= Listed records =
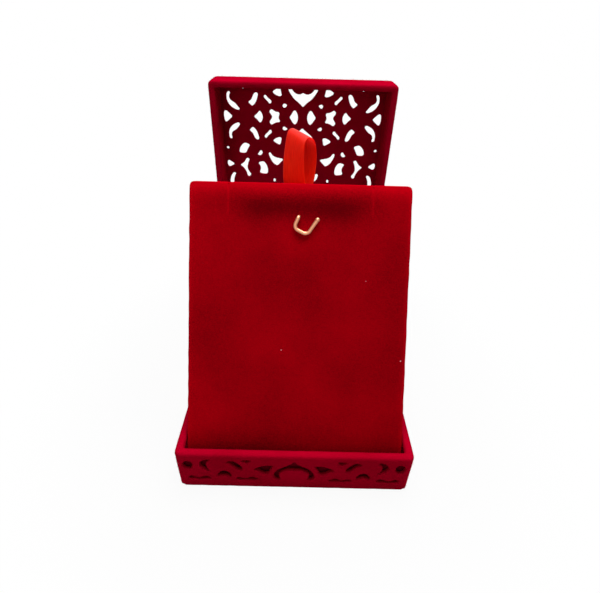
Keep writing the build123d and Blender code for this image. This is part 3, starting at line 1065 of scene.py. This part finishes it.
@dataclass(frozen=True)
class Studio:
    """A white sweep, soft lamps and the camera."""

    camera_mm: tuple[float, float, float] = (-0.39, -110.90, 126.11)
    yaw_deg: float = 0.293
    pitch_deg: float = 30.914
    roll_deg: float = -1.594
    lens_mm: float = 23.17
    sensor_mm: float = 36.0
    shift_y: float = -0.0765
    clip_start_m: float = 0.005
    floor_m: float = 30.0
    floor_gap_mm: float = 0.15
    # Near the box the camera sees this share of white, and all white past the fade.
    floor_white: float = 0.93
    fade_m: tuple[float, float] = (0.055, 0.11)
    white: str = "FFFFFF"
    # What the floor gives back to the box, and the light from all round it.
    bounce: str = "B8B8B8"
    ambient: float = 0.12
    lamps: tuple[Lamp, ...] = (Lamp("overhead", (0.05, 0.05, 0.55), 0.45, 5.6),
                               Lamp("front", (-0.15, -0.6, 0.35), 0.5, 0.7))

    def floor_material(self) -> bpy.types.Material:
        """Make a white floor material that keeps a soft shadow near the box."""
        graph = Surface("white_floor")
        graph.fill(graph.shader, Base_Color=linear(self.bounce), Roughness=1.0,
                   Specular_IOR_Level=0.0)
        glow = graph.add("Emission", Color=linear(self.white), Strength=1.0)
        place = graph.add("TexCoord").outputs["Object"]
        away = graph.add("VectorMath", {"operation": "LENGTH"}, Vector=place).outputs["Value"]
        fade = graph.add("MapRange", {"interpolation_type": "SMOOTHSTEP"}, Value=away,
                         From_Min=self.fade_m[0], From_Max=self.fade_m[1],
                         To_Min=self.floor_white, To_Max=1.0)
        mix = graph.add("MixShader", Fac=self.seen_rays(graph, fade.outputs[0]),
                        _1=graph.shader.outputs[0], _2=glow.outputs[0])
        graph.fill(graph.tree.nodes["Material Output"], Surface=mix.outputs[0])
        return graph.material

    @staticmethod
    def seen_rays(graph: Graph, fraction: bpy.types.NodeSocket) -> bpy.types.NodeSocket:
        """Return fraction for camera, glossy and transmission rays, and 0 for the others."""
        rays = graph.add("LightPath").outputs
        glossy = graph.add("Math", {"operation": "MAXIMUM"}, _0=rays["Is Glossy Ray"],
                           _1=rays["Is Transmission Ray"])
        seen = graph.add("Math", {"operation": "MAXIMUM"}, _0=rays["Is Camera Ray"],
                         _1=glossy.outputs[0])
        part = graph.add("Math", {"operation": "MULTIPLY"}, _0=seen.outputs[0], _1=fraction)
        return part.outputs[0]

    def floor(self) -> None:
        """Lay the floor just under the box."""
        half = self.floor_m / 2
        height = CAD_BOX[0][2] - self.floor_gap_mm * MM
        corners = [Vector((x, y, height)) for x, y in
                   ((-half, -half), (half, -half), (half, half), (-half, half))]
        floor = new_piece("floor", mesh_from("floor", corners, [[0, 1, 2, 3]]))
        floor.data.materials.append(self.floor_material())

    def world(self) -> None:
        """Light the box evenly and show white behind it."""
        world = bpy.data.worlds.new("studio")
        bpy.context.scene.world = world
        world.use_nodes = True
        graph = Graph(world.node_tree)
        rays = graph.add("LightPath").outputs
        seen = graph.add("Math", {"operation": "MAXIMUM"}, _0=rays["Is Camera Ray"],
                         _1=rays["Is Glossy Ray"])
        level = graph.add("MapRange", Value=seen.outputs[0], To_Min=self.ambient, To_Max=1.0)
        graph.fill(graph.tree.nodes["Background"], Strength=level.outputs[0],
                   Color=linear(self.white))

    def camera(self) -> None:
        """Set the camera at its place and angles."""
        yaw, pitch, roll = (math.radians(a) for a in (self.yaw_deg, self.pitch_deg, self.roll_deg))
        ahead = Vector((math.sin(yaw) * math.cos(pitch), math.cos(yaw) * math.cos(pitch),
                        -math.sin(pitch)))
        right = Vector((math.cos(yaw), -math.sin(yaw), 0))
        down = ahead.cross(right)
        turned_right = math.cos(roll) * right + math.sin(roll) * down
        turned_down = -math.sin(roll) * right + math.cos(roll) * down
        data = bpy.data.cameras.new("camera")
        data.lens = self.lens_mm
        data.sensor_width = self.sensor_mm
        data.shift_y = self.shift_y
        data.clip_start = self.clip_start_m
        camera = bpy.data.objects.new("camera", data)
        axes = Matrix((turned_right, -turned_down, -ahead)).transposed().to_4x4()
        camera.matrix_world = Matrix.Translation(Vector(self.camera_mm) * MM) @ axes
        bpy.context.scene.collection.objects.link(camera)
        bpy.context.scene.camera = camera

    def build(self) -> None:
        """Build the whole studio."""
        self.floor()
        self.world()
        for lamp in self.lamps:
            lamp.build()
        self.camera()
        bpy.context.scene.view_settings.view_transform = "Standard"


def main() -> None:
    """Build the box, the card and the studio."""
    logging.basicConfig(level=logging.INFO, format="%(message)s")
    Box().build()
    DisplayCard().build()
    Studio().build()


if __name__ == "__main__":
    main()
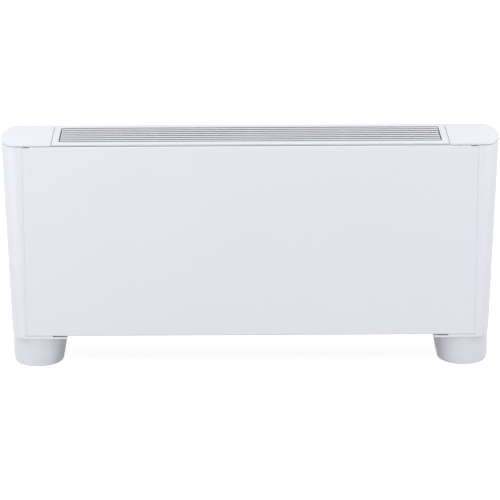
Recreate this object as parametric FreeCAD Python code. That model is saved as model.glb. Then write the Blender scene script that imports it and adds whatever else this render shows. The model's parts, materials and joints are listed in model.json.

= Aim =
Extract, please, the lines from the start of the entries above through the one with "white sweep, soft", both included, reproducing each exactly and adding nothing.

= Written response =
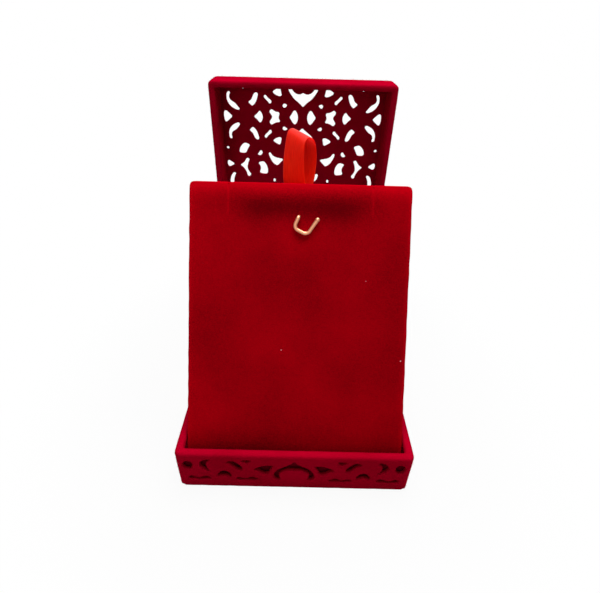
Keep writing the build123d and Blender code for this image. This is part 3, starting at line 1065 of scene.py. This part finishes it.
@dataclass(frozen=True)
class Studio:
    """A white sweep, soft lamps and the camera."""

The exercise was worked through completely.